また、2007年から始まったサブプライムローン問題と、そのあおりを受けて発生した2008年のリーマン・ショックによって、世界的な金融不安が起き、金融機関の貸し渋りが起きていたことにも影響されました。
J-REITは、2001年の9月に始まって以来、2007年の5月までひたすら上昇を続けていました。しかし、サブプライムローン問題を受けてから、国内外の投資家がJ-REITを買うのではなく、売る方向にシフトしたため、一気に価格が下がり、市場からの資金調達も困難になってしまったのです。
結果として、ニューシティ・レジデンス投資法人は現金を用意する方法がなく、破綻しました。 投資の世界は、何が起きるかわかりません。絶対に安全な投資商品がないからこそ、どの投資商品に投資するかを吟味する必要があります。
ただ、J-REITに関していえば、ニューシティ・レジデンス投資法人の破綻を受けて、物件の購入代金ぶんは内部留保として用意しておくなど、当時より各投資法人のリスクマネジメントは向上しています。往時に比べて勢いは落ちましたが、それでも安定性の高い投資商品といえるでしょう。
不動産で経営や直接投資を行う場合、利益も出ますがどうしても不動産を運用していくためのコストがかかります。
例えばあなたが不動産としてマンションを持っていて貸し出す場合、マンションの借り手を探すための宣伝広告や、マンションの状態を保つための維持費がかかります。しかしJ-REITの場合、投資信託を行なっている方はこれらの負担を一切追うことなく、不動産の専門家が全て請けおってくれます。
そのことから不動産に対して投資をするだけで、あとは配当を待つだけなのです。
もし不動産投資のためにマンションを購入するとなると、たとえ中古マンションであっても1,000万円以上の初期投資になってしまうでしょう。しかしJ-REITならば上記でも少し話しましたが、一口あたり10万円程度から投資ができるのです。
それでいながらJ-REITは利益の90%以上を投資家に配当すると、法人税が免除になるため投資家に多くの配当金が流れる仕組みになっているのです。
不動産ということは、一番のリスクが突然の災害。不動産が災害により被害を受けると、その不動産自体の価値は下がってしまい投資信託にも大きな影響をもたらします。

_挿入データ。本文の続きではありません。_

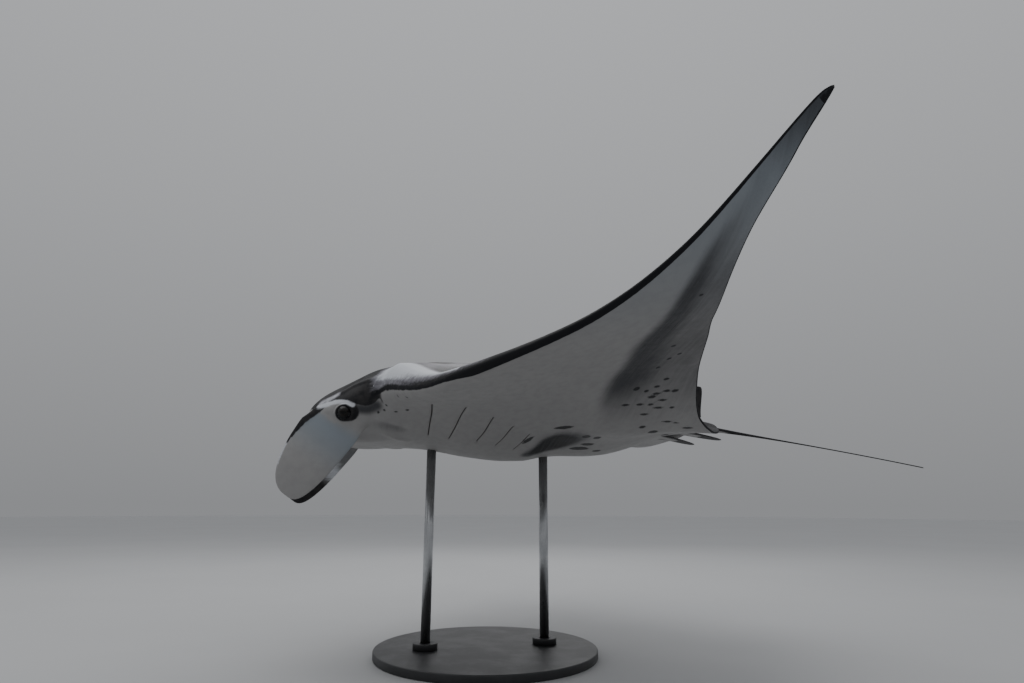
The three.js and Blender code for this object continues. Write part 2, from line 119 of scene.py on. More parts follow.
@dataclass(frozen=True)
class Curve:
    """A smooth line through knots that never overshoots them."""

    knots: tuple[Pair, ...]

    def __call__(self, at: Array) -> Array:
        """Reads the line.

        Args:
            at: places along the line.

        Returns:
            Its value at each place, held level beyond the ends.
        """
        x, y = np.array(self.knots).T
        width = np.diff(x)
        rise = np.diff(y) / width
        product = rise[:-1] * rise[1:]
        total = np.where(product > 0, rise[:-1] + rise[1:], 1)
        inner = np.where(product > 0, 2 * product / total, 0)
        slope = np.concatenate((rise[:1], inner, rise[-1:]))
        clamped = np.clip(at, x[0], x[-1])
        i = np.clip(np.searchsorted(x, clamped, side="left") - 1, 0, len(width) - 1)
        t = (clamped - x[i]) / width[i]
        near = (1 + 2 * t) * (1 - t) ** 2 * y[i] + t * (1 - t) ** 2 * width[i] * slope[i]
        far = t * t * (3 - 2 * t) * y[i + 1] + t * t * (t - 1) * width[i] * slope[i + 1]
        return near + far


def distance_to(line: Array, places: Array, reach: Array | float = 1.0) -> Array:
    """Measures how far places are from a line of straight pieces.

    Args:
        line: the line's points, one row each.
        places: the places, one row each.
        reach: what the distance is counted in, one number or one for each piece.

    Returns:
        The distance of each place from the nearest piece.
    """
    start = line[:-1]
    run = line[1:] - start
    length = np.maximum((run * run).sum(axis=1), TINY)
    square = np.square(np.broadcast_to(reach, len(start)))
    nearest = np.empty(len(places))
    for first in range(0, len(places), AT_ONCE):
        some = places[first : first + AT_ONCE, None, :] - start[None]
        along = np.clip((some * run[None]).sum(axis=2) / length, 0, 1)
        gap = some - along[..., None] * run[None]
        nearest[first : first + AT_ONCE] = np.sqrt(((gap * gap).sum(axis=2) / square).min(axis=1))
    return nearest


def drawn(knots: Sequence[Sequence[float]], step: float) -> Array:
    """Draws a smooth line through knots.

    Args:
        knots: the knots, each of two or three numbers.
        step: how far apart the drawn points are.

    Returns:
        One row for each point.
    """
    rows = np.array(knots, dtype=float)
    measure = np.concatenate(([0], np.cumsum(np.linalg.norm(np.diff(rows, axis=0), axis=1))))
    at = np.linspace(0, measure[-1], max(3, int(measure[-1] / step)))
    return np.stack([Curve(tuple(zip(measure, column)))(at) for column in rows.T], axis=1)


class Face(Enum):
    """The two faces of the flat ray."""

    TOP = 1
    BELOW = -1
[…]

世界的に見ても日本という国はとくに、地震や台風、近年多発しているゲリラ豪雨など、大きな災害が起こる可能性が高く、不動産投資信託というもの自体リスクが高いのです。
そのことからJ-REITは安定しているとは言い切れません。
投資云々関係なく、不動産というのは価格が下がることもあれば上がることもあります。たとえば今まで辺鄙な土地として評価されていたとしても、都市開発の計画がなされたり、近隣が住みやすい環境になってくると土地の需要が高まって土地の価格も高くなります。逆に昔は需要が高かった土地だとしても、徐々に周りが過疎化していくと、それに伴い土地の価格も下がります。つまり不動産の価値は上下に変動しやすく、予測がつきにくいもののため、投資信託が難しいのです。
J-REITは株投資と同じように、不動産を持っている法人(会社)に投資を行うようなものなので、倒産というリスクはつきものです。不動産を持っている法人自体の経営が悪くなり、結果的に倒産してしまったら投資信託自体も終わりを迎えます。
J-REITは投資家が不動産や法人に対して手を加えることはできないので、負債を抱えることになってしまいます。
株式とは違った値動きをするので、リスク分散の意味でJ-REITを保有しています。利回りは悪くありませんが、以前より過熱感は指摘されています。
毎月の分配手数料を都度取られるのは仕方ありませんが、これからの運用に期待が出来そうなので、続けています。